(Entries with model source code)
** START **

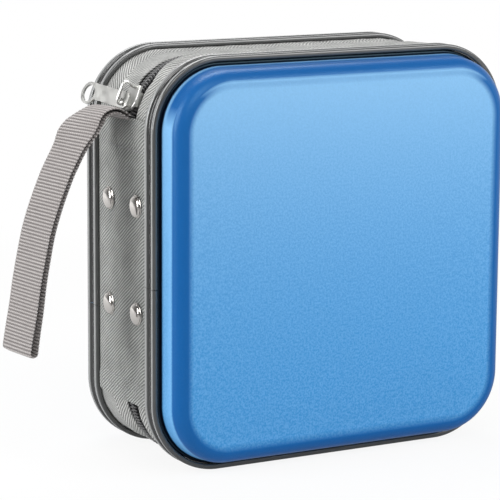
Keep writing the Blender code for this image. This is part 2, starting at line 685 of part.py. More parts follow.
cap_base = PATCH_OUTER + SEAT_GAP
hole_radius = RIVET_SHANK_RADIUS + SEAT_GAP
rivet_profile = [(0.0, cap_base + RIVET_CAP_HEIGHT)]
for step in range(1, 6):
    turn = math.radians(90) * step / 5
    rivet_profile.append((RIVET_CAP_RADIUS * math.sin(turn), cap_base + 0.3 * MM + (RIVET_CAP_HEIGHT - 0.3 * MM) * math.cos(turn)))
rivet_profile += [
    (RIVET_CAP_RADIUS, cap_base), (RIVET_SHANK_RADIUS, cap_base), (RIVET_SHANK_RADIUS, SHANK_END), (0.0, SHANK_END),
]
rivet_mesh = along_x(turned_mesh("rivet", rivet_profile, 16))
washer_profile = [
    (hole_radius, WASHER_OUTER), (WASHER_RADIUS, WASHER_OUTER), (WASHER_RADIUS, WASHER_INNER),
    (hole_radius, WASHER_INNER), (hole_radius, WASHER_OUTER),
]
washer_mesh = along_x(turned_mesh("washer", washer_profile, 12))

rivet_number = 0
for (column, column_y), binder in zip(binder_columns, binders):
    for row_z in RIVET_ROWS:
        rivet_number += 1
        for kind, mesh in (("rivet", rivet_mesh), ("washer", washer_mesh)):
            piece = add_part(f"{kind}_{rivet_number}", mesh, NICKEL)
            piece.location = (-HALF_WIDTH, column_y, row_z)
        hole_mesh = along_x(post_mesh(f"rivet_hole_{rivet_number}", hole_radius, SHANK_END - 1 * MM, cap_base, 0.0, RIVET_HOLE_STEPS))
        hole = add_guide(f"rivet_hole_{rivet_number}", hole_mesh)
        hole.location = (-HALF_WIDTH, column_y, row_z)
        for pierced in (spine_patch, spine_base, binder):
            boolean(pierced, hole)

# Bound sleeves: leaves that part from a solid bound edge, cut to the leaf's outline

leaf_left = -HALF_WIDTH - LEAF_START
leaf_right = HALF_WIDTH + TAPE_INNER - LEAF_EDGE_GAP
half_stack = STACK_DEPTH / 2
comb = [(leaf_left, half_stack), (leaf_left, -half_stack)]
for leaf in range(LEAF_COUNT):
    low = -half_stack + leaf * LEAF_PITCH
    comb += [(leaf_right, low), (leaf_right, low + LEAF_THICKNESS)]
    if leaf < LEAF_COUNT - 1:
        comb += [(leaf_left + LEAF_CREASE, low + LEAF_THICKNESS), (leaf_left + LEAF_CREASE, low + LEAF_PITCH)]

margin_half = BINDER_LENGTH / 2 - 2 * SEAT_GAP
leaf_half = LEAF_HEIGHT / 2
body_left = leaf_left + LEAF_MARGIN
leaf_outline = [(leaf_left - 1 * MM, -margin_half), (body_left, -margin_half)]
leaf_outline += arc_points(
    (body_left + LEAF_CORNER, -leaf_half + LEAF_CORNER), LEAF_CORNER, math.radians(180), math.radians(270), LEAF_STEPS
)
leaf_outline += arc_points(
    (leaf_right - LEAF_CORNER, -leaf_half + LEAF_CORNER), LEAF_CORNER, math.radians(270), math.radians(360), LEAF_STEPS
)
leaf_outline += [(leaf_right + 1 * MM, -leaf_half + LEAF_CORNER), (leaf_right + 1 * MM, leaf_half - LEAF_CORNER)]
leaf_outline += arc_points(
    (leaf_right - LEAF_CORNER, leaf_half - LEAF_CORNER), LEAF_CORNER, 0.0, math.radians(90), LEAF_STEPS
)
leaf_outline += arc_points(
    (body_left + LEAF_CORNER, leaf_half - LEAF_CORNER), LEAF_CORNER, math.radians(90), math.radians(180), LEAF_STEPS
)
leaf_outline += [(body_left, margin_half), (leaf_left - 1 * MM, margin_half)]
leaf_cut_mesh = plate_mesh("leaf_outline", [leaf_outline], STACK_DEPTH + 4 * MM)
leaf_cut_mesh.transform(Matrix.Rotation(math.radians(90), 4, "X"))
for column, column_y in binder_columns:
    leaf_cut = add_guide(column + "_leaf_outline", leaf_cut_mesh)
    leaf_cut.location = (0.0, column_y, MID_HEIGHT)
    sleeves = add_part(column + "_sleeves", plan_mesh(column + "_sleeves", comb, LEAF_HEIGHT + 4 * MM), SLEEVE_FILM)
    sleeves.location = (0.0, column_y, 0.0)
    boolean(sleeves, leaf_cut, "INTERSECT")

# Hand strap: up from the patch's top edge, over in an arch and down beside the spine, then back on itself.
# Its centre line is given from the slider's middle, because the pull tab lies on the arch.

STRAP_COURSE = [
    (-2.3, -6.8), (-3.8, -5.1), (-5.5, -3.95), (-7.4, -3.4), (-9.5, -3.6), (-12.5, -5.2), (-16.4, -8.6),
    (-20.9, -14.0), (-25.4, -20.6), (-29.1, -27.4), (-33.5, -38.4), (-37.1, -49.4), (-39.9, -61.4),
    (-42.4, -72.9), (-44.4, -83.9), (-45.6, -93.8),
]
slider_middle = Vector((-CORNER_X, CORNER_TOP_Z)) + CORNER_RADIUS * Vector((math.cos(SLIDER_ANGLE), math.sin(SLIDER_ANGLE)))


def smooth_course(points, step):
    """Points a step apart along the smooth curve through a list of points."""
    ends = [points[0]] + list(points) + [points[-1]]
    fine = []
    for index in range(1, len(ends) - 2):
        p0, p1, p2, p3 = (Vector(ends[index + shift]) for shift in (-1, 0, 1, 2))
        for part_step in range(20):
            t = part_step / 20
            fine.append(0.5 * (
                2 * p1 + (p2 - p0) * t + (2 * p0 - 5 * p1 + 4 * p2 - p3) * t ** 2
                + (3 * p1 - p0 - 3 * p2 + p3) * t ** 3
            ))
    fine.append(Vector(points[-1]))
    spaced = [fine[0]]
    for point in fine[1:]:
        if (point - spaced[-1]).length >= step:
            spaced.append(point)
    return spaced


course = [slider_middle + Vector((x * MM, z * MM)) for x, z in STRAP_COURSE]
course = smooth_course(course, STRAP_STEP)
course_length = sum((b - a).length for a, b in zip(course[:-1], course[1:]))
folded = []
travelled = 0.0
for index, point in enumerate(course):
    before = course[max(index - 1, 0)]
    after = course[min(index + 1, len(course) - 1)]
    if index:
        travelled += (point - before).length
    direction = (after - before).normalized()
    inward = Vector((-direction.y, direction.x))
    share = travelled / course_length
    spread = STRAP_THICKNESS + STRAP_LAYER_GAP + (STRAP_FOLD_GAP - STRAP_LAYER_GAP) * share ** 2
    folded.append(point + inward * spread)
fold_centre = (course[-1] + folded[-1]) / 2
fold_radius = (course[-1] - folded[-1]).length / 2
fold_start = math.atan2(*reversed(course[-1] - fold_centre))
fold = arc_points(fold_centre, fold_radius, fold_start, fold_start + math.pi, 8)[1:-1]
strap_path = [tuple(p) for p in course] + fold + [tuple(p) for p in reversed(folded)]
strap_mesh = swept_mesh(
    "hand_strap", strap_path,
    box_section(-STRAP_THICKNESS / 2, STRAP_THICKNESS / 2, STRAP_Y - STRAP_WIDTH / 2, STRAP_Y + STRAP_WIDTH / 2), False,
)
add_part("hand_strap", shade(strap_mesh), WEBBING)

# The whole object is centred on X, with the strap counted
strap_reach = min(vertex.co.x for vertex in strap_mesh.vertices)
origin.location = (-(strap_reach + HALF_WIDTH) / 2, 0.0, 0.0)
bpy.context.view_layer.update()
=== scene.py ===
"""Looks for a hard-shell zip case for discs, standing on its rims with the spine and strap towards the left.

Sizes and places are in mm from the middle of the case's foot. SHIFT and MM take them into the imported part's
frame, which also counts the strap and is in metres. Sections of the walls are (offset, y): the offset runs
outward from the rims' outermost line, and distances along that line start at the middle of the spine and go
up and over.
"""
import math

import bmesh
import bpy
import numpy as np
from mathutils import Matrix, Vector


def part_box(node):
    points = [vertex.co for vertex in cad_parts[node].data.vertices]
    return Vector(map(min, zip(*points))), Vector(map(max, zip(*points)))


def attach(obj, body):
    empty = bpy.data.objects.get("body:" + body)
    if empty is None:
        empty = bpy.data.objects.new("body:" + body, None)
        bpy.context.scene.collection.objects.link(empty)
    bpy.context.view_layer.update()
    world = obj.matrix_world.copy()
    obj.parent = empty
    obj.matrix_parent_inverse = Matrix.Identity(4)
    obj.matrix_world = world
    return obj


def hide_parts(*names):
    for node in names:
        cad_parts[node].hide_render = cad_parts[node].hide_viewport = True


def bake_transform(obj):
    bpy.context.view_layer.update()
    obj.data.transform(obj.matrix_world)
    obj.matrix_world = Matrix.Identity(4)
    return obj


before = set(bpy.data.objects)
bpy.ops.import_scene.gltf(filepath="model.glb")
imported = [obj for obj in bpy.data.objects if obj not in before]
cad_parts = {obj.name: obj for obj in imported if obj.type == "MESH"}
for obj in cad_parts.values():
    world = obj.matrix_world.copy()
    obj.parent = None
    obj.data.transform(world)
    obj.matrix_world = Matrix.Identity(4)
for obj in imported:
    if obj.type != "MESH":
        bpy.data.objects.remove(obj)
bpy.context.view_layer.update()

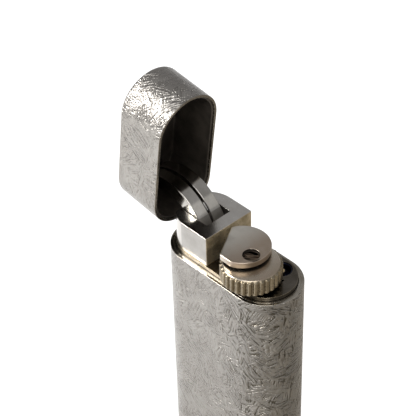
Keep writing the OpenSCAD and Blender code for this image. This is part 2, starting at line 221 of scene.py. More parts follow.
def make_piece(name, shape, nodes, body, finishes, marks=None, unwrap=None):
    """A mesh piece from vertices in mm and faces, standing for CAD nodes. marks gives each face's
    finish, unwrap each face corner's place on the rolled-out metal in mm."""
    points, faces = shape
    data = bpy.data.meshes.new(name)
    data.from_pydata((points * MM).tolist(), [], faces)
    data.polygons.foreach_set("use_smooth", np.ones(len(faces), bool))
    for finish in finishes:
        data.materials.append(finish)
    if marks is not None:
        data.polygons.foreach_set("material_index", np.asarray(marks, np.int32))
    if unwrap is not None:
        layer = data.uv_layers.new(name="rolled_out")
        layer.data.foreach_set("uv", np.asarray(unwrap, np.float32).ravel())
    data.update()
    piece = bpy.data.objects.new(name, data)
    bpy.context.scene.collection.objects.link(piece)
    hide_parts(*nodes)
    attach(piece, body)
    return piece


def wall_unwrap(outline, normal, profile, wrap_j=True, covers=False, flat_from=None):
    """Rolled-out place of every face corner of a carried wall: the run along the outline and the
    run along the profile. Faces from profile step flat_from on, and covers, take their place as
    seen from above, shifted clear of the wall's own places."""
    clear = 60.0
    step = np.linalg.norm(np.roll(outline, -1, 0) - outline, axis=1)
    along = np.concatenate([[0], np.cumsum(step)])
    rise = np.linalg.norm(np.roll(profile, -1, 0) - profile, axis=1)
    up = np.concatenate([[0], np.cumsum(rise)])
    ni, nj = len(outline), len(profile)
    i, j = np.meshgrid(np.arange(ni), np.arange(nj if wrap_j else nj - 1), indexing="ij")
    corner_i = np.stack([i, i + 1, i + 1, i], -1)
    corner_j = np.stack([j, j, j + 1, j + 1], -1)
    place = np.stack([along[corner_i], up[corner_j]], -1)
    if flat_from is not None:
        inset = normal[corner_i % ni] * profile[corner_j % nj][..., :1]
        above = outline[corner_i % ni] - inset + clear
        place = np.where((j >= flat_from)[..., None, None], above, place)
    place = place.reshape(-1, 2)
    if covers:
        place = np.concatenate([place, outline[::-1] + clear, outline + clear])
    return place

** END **

- Exercise details
Extract exactly and only the span of lines that begins at the line containing "obj.parent = None" and ends at the line containing "return piece".

- Output
    obj.parent = None
    obj.data.transform(world)
    obj.matrix_world = Matrix.Identity(4)
for obj in imported:
    if obj.type != "MESH":
        bpy.data.objects.remove(obj)
bpy.context.view_layer.update()

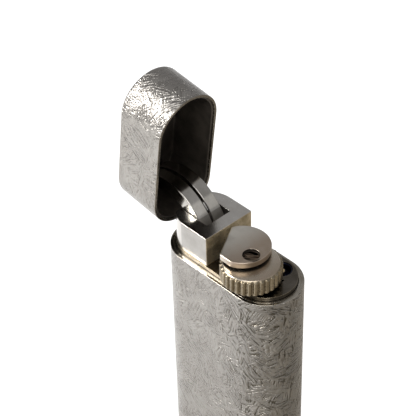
Keep writing the OpenSCAD and Blender code for this image. This is part 2, starting at line 221 of scene.py. More parts follow.
def make_piece(name, shape, nodes, body, finishes, marks=None, unwrap=None):
    """A mesh piece from vertices in mm and faces, standing for CAD nodes. marks gives each face's
    finish, unwrap each face corner's place on the rolled-out metal in mm."""
    points, faces = shape
    data = bpy.data.meshes.new(name)
    data.from_pydata((points * MM).tolist(), [], faces)
    data.polygons.foreach_set("use_smooth", np.ones(len(faces), bool))
    for finish in finishes:
        data.materials.append(finish)
    if marks is not None:
        data.polygons.foreach_set("material_index", np.asarray(marks, np.int32))
    if unwrap is not None:
        layer = data.uv_layers.new(name="rolled_out")
        layer.data.foreach_set("uv", np.asarray(unwrap, np.float32).ravel())
    data.update()
    piece = bpy.data.objects.new(name, data)
    bpy.context.scene.collection.objects.link(piece)
    hide_parts(*nodes)
    attach(piece, body)
    return piece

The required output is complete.